Sebagai informasi, Vena Energy merupakan perusahaan produsen listrik swasta (Independent Power Producer/IPP) yang fokus dalam pengembangan pembangkit listrik surya serta angin. Selain PLTS Likupang, Vena juga merupakan produsen listrik swasta untuk pembangkit listrik tenaga bayu (PLTB) Tolo di Jeneponto yang berkapasitas 72 MW serta 3 PLTS di Lombok, Nusa Tenggara Barat dengan kapasitas masing-masing 7 MWp.

PLTS Likupang Desa Wineru, Kecamatan Likupang Timur, Kabupaten Minahasa Utara, Provinsi Sulawesi Utara

Peluang ekspansi

PLTS Likupang mendorong Vena Energy membuka opsi untuk melakukan ekspansi pada sejumlah proyeknya di Indonesia sambil menunggu keputusan PLN. "Tergantung pada kesiapan dan kesediaan PLN sebab harus ikuti Rencana Umum Penyediaan Tenaga Listrik (RUPTL) Tapi kalau kami sangat siap," ungkap Ari.

Vena Energy, sambung Ari, saat ini telah diundang oleh PLN untuk mengikuti tender PLTS di 3 lokasi di Pulau Jawa (Jawa Barat, Jawa Tengah dan Jawa Timur). "Kita diundang oleh PLN dan telah memasuki Request for Proposal (RFP) di Pulau Jawa dengan kapasitas 150 MWp," papar Ari.

Merespon hal tersebut, Kasubdit Investasi dan Kerjasama Aneka Energi Baru Terbarukan (EBT) Direktorat Jenderal EBTKE Kementerian ESDM Ani Wiyanti menuturkan bahwa potensi pengembangan PLTS memang terhitung besar.

Berdasarkan data Kementerian ESDM, potensi pengembangan PLTS mencapai 207,8 GWp dengan realisasi mencapai 0,15 GWp. Khusus untuk wilayah Sulawesi Utara potensi tenaga surya yang ada mencapai 2,1 GWp.

"Seluruh Indonesia, kapasitas terpasang mencapai 152,44 MW dan 10,9 persen adalah PLTS Atap dan sisanya PLTS on the ground. Potensi yang ada pun baru untuk daratan," terang Ani dalam kesempatan yang sama.

Ani menjelaskan, Kementerian ESDM terus berupaya mendorong agar pengembangan EBT terus dilakukan. Menurut Rencana Usaha Penyediaan Tenaga Listrik yang ada, pada tahun 2020 pengembangan EBT ditargetkan mencapai 933 MW dengan PLTS sebesar 78 MW.

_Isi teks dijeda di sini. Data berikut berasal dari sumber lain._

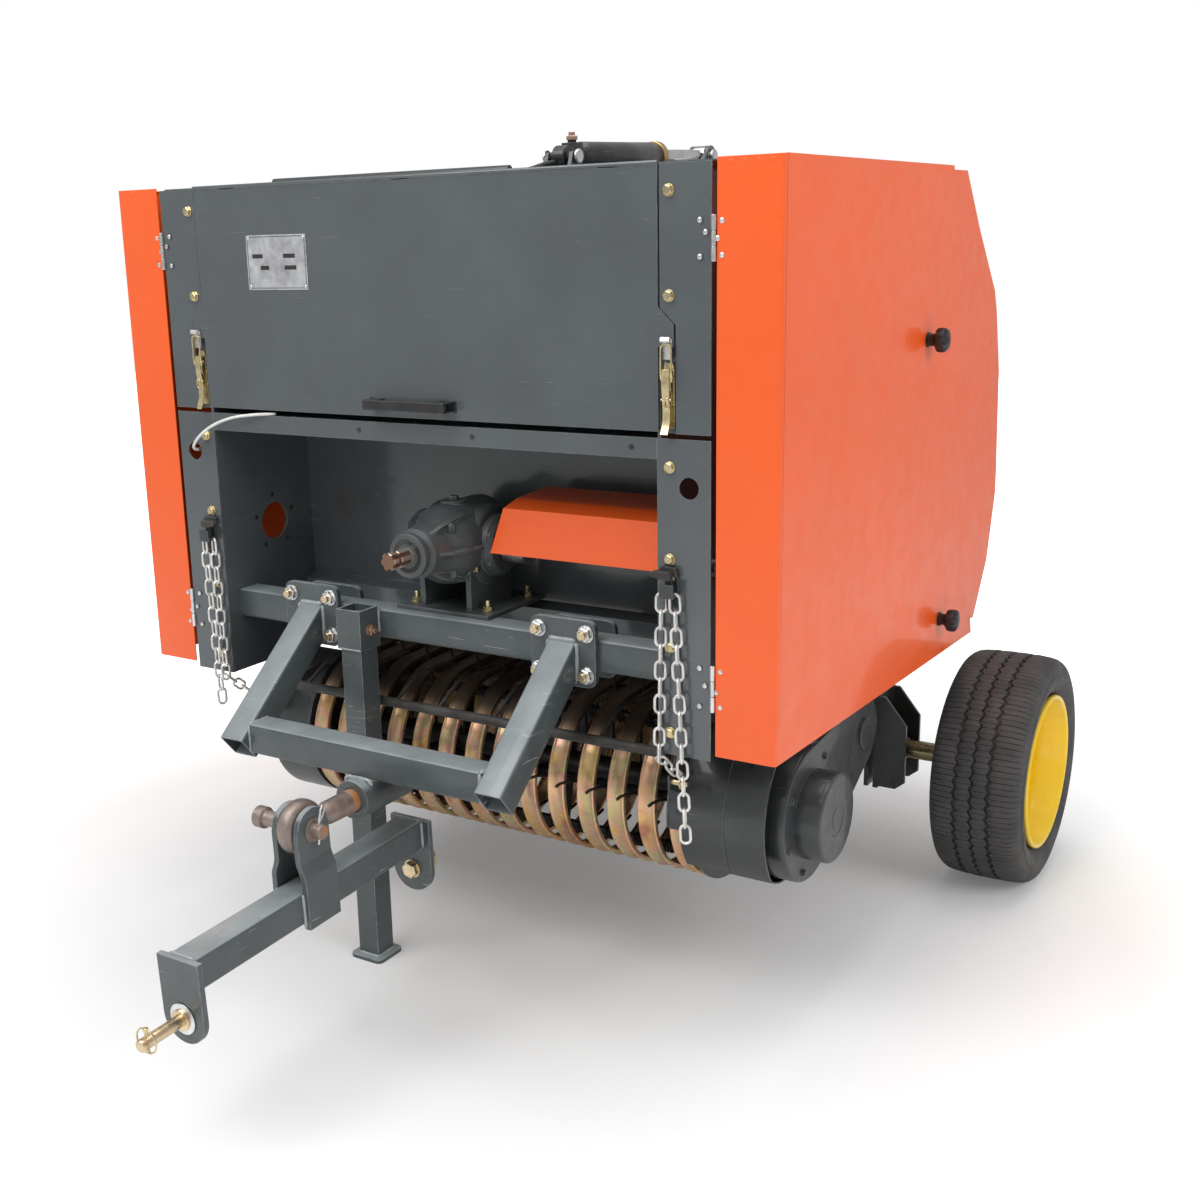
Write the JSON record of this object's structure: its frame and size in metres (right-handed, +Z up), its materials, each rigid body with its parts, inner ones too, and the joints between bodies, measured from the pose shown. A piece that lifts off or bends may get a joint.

Pembangkit ramah lingkungan tengah naik daun seiring Kementerian ESDM memberikan ruang lebih untuk meningkatkan kapasitas di green energy.

Bisnis Energi Baru Terbarukan (EBT) pun makin mendapatkan tempat di kalangan masyarakat terlebih bagi generasi milenial. Respon pasar yang positif terlihat dari mulai bermunculannya berbagai usaha rintisan atau startup yang bergerak di sektor tersebut, dari skala rumahan hingga pabrikan.

Merespons hal itu Kepala Biro Komunikasi, Layanan Informasi Publik dan Kerja Sama (KLIK) Kementerian ESDM Agung Pribadi mengatakan, melimpahnya potensi EBT menjadi salah satu faktor pemicu bagi para pelaku usaha dalam mengembangkan startup energi.

"Utilisasi EBT baru sebesar 2,1 persen dari potensi EBT sekitar 400 Giga Watt (GW)," kata Agung.

Salah satu potensi bisnis yang menjanjikan adalah energi surya. Menurut Agung, dengan potensi 207 GW, perkembangan permintaan energi surya meningkat pesat, baik di kota-kota besar untuk kebutuhan atap surya, hingga ke daerah frontier untuk Solar Home System (SHS).

"Industrinya banyak berkembang di kawasan industri seperti Bekasi, Tangerang, juga daerah Surabaya dan sekitarnya," ungkap Agung.

Potensi bisnis solar PV yang besar juga dirasakan Direktur Utama PT Gerbang Multindo Nusantara Chayun Budiono. Memulai usaha panel surya di 1994, ia menilai sumber-sumber EBT lokal menyimpan potensi bisnis yang luar biasa. "Tak hanya solar PV, pasar off-grid ini menjanjikan, maka disinilah yang harus kita dorong," tegas Chayun.

Ia juga melihat startup energi penting difungsikan sebagai salah satu langkah disrupsi energi. "Bagaimana startup energi ini kita bangun bersama, menjadi tuan rumah di negeri sendiri. Menyelesaikan tantangan atas perkembangan teknologi yang ada," tandas Chayun.

Melihat kondisi perkembangan pada upaya membangkitkan green energy, potensi dan masa depan EBT masih terbentang luas di Indonesia dengan berbagai anugerah alam yang dimiliki.